Basically there are two methods of accounting. First is called cash basis of accounting and the other one is accrual basis of accounting. In the first case, the financial transactions are recorded at the moment when there is an exchange of money between two transacting parties.

In the latter case transactions are recorded at the moment when they occur. Therefore accrual accounting includes transactions in which there has been no exchange of money so far as in the case of hire purchase, etc. Conversely, these types of transactions are not recorded when the cash method of accounting is used. In fact, they are not recorded until the moment when an actual transfer of money occurs. Generally larger companies take advantage of accrual accounting and smaller ones tend to use cash accounting.

Want to Start business in Singapore
Want to Start business in Singapore

Management and Financial Accounting – What’s the Difference?

Management accounting is done for the purpose of company management – it serves the company itself for it to be able to organize its operation well and adapt to external influences. This type of accounting therefore records internal company costs and allocates the costs of producing goods or services, which are manufactured by the company. Thanks to management accounting we can predict the future development of the enterprise and form a budget for expenses. In contrast, in the case of financial accounting financial statements are created based on financial information available to the company. Based on financial statements potential investors make decisions as to whether or not to invest in the company.

It can be said that management accounting is carried out mainly for the purpose of allowing the members of the company to perform inner business decisions well, while financial accounting is used to allow people outside of the company, such as investors, to make justifiable decisions.

Accounting Standards and the Situation in Singapore

Generally we can say that accounting standards are a set of principles based on which are issued accounting or financial statements in a given country. The main purpose of these standards is the recognition, measurement, presentation and disclosure requirements for transactions and situations that are important for the production of financial statements. Not too long ago principles differed from country to country in connection with the fact that each country had a different economy, a different religion and in every country different socioeconomic factors played a role, their legal systems were different, etc. In the era of globalization of the world economy, however, there is a need to develop accounting standards in the international field for more than one state at once. This is also associated with the increasing number of companies, as well as an increasing number of offerings on global stock exchanges.

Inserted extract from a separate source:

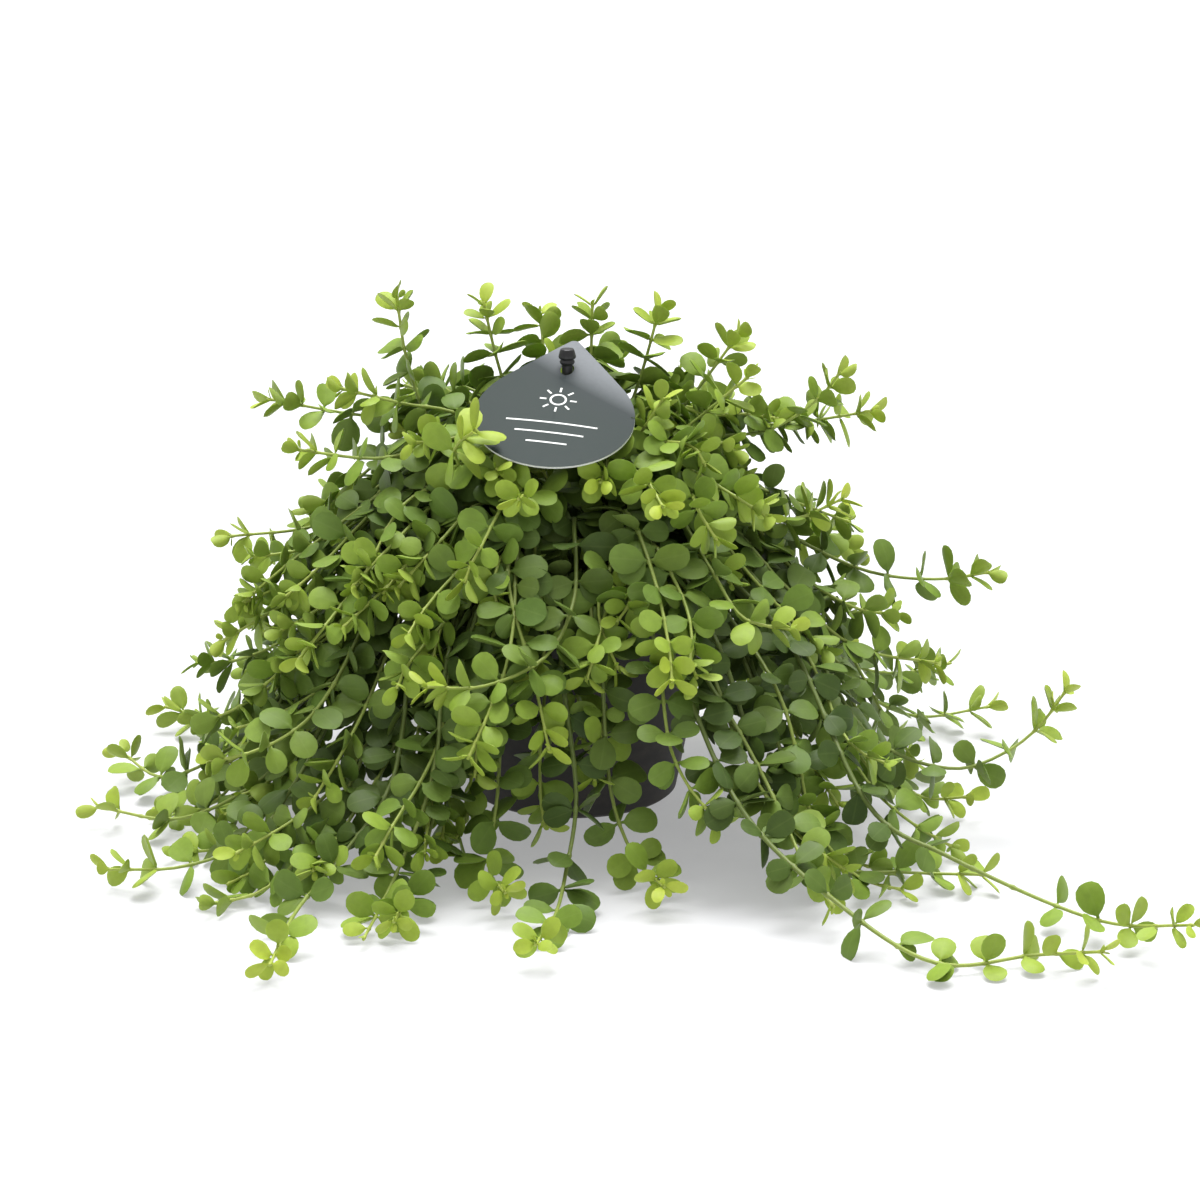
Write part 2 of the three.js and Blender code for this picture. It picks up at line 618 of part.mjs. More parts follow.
/** A stem's rings from root to tip, with the collars that its leaves grow from. */
function makeStem(layer, heading, through, index) {
  const route = makeRoute(layer, heading, through);
  const whorls = makeWhorls(route, LAYERS[layer].stretch, index);
  const up = new THREE.Vector3(0, 0, 1);
  const first = whorls[0];
  const thick = stemRadius(route.length);
  const deep = route.ground.clone().setZ(SOIL_TOP - ROOT_DEPTH);
  const rings = [
    ring(deep, up, route.across, first.turn, thick),
    ring(route.ground, up, route.across, first.turn, thick),
  ];
  let course = up;
  for (const whorl of whorls) {
    whorl.wanted = LEAVES_IN_WHORL[whorl.rank] ?? 0;
    const { centre, along, across, turn, radius } = whorl;
    if (whorl.wanted === 0 && along.angleTo(course) < STRAIGHT) continue;
    course = along;
    const half = whorl.wanted > 0 ? COLLAR / 2 : 0;
    const low = ring(centre.clone().addScaledVector(along, -half), along, across, turn, radius);
    rings.push(low);
    if (half === 0) continue;
    const high = ring(centre.clone().addScaledVector(along, half), along, across, turn, radius);
    rings.push(high);
    whorl.collar = rings.length - 2;
  }
  const apex = pointAt(route, route.length).addScaledVector(directionAt(route, route.length), 0.6);
  return { route, whorls, rings, apex, leaves: new Map() };
}

/** The faces of one side of a band between two rings. */
function bandSide(low, high, side) {
  const next = (side + 1) % 4;
  return [triangleOf(low[side], low[next], high[next]), triangleOf(low[side], high[next], high[side])];
}

/** The triangles of a stem, apart from the collar sides that its leaves take. */
function stemTriangles(stem) {
  const { rings, apex, leaves } = stem;
  const bottom = rings[0];
  const top = rings[rings.length - 1];
  const triangles = [
    triangleOf(bottom[0], bottom[3], bottom[2]),
    triangleOf(bottom[0], bottom[2], bottom[1]),
  ];
  for (let band = 0; band < rings.length - 1; band += 1) {
    for (let side = 0; side < 4; side += 1) {
      if (leaves.has(`${band} ${side}`)) triangles.push(...trianglesOf(leaves.get(`${band} ${side}`)));
      else triangles.push(...bandSide(rings[band], rings[band + 1], side));
    }
  }
  for (let side = 0; side < 4; side += 1) triangles.push(triangleOf(top[side], top[(side + 1) % 4], apex));
  return triangles;
}

/** The order in which a whorl's sides get their leaves: one, the one across from it, then the others. */
function sideOrder(rank) {
  const start = (rank >> 1) % 4;
  return [0, 2, 1, 3].map((side) => (side + start) % 4);
}

/** Grows the leaves of one whorl where they are clear of the thicket. */
function growLeaves(stem, whorl, thicket) {
  let left = whorl.wanted;
  for (const side of sideOrder(whorl.rank)) {
    if (left === 0) return;
    const low = stem.rings[whorl.collar];
    const high = stem.rings[whorl.collar + 1];
    const next = (side + 1) % 4;
    const corners = [low[next], high[next], high[side], low[side]];
    for (const turn of LEAF_TURNS) {
      const frame = leafFrame(whorl, whorl.slots[side], turn);
      if (frame.ahead.dot(frame.outward) < LEAF_MIN_OUTWARD) continue;
      const wide = leafShell(frame, corners, LEAF_MARGIN);
      if (!wide.points.slice(4).every(isOpen)) continue;
      if (thicket.blocks(trianglesOf(wide))) continue;
      const leaf = leafShell(frame, corners, 0);
      stem.leaves.set(`${whorl.collar} ${side}`, leaf);
      thicket.add(trianglesOf(leaf));
      left -= 1;
      break;
    }
  }
}

/** A stem with its leaves as one closed mesh. */
function makeSpray(name, stem) {
  const corners = stemTriangles(stem).flatMap((triangle) => triangle.corners);
  const numbers = new Map();
  const index = corners.map((corner) => {
    if (!numbers.has(corner)) numbers.set(corner, numbers.size);
    return numbers.get(corner);
  });
  const geometry = new THREE.BufferGeometry().setFromPoints([...numbers.keys()]);
  geometry.setIndex(index);
  geometry.computeVertexNormals();
  return piece(name, geometry, LOOKS.leaf);
}

/** The triangles of a finished piece, for the thicket. */
function pieceTriangles(mesh) {
  const position = mesh.geometry.attributes.position;
  const points = Array.from({ length: position.count }, (_, i) => (
    new THREE.Vector3().fromBufferAttribute(position, i)
  ));
  const index = Array.from(mesh.geometry.index.array);
  const faces = [];
  for (let i = 0; i < index.length; i += 3) faces.push(index.slice(i, i + 3));
  return trianglesOf({ points, faces });
}

/** All the stems, named by layer, with leaves where there is room for them. */
function makeSprays(others) {
  const thicket = new Thicket();
  for (const other of others) thicket.add(pieceTriangles(other));
  const stems = new Map();
  for (const [layer, plans] of Object.entries(STEMS)) {
    plans.forEach(([heading, ...through], i) => {
      const name = `${layer}_stem_${String(i + 1).padStart(2, '0')}`;
      stems.set(name, makeStem(layer, heading, through, stems.size));
    });
  }
  for (const stem of stems.values()) thicket.add(stemTriangles(stem));
  const longest = LEAVES_IN_WHORL.length;
  for (let rank = 0; rank < longest; rank += 1) {
    for (const stem of stems.values()) {
      const whorl = stem.whorls.find((one) => one.rank === rank && one.wanted > 0);
      if (whorl) growLeaves(stem, whorl, thicket);
    }
  }
  return {
    roots: [...stems.values()].map((stem) => stem.route.ground),
    sprays: [...stems].map(([name, stem]) => makeSpray(name, stem)),
  };
}

const label = makeLabel();
const stake = makeStake();
const { roots, sprays } = makeSprays([label, stake]);

const group = new THREE.Group();
group.add(makePot(), makeSoil(roots), stake, label, ...sprays);

export default group;
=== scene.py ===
"""A potted trailing peperomia as it looks: leafy stems, pot, soil, and a plant label on its stake.

Shapes are made in millimetres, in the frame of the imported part, and scaled to metres when they are finished.
"""

import math

import bmesh
import bpy
from mathutils import Matrix, Vector, kdtree, noise
from mathutils.bvhtree import BVHTree


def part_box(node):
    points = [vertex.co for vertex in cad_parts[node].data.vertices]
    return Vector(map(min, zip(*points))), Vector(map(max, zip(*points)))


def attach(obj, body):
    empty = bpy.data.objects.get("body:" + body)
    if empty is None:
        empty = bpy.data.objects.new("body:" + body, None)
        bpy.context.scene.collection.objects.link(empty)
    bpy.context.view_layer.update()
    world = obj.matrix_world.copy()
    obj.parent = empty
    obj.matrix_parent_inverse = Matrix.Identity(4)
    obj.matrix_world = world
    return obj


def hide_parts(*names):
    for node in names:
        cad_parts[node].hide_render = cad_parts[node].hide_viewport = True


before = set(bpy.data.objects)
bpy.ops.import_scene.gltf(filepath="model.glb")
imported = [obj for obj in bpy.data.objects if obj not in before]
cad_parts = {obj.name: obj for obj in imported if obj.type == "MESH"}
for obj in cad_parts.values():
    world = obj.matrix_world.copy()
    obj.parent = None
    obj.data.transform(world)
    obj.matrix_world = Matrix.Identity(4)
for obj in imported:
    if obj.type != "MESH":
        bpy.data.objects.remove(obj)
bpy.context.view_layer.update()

MM = 0.001
DEG = math.pi / 180
UP = Vector((0, 0, 1))

# Edges that turn by more than this are drawn hard, and points nearer than this are merged
SHARP_ANGLE = 50 * DEG
SAME_PLACE = 1e-4

# Camera, in metres: half a metre above the table top, tilted down onto the plant
CAMERA_PLACE = (0.011, -1.414, 0.5007)
CAMERA_TILT = 73.4 * DEG
CAMERA_LENS = 109.35

# Light: a room that is brighter overhead, a wide lamp above and a little behind the plant, and a table
# top with a painted glow that keeps the shadows on it pale, and that reaches this far each way
ROOM_LOW = 0.45
ROOM_HIGH = 0.95
LAMP_STRENGTH = 4.1
LAMP_ANGLE = 50 * DEG
LAMP_TURN = (-17 * DEG, 0, 0)
PAINTED_FLOOR_GLOW = 0.68
TABLE_REACH = 12000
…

Today there are so-called IFRS (International Financial Reporting Standards), which are issued by the IFRS Foundation, an organization that deals with the development of accounting standards in order to harmonize accounting practices. Although the IFRS are quite complicated and long, they are definitely reliable. Within Singapore the official accounting standards are referred to as the Singapore Financial Reporting Standards (SFRS) which are mainly based on the above mentioned IFRS. All companies with accounting periods beginning on or after January 1st 2003 must comply with SFRS. The SFRS includes a total of 39 financial standards, each of which is referred to as a single FRS and relates to a particular topic which is different than any of the others.

It can be said that standards are becoming increasingly complex. For this reason, it is appropriate to create an alternative for smaller companies for which the use of the same standards as large international corporations is rather meaningless. For this purpose, in 2009 were created so-called SFRS for SMEs which is short for Singapore Financial Reporting Standards for Small and Medium Size Entities. It was definitely a step forward, because in Singapore, most companies are SMEs (Small and Medium Size). Smaller companies whose financial year starts on January 1st 2011 or later may voluntarily join the SFRS for SMEs system.

To enable a company to join this system, the company must be qualified and rated as a small company in Singapore. Therefore, it must meet the following requirements: it must not be publicly accountable, it must publish financial statements for external users, its total annual turnover must not exceed $10 million, the total value of the gross assets must not exceed $10 million and the total number of employees must not exceed 50. Generally speaking, it is a step forward, because now smaller and midsize companies do not have to be in compliance with the same standards as the giant corporation, while transparency, quality and reliability is ensured.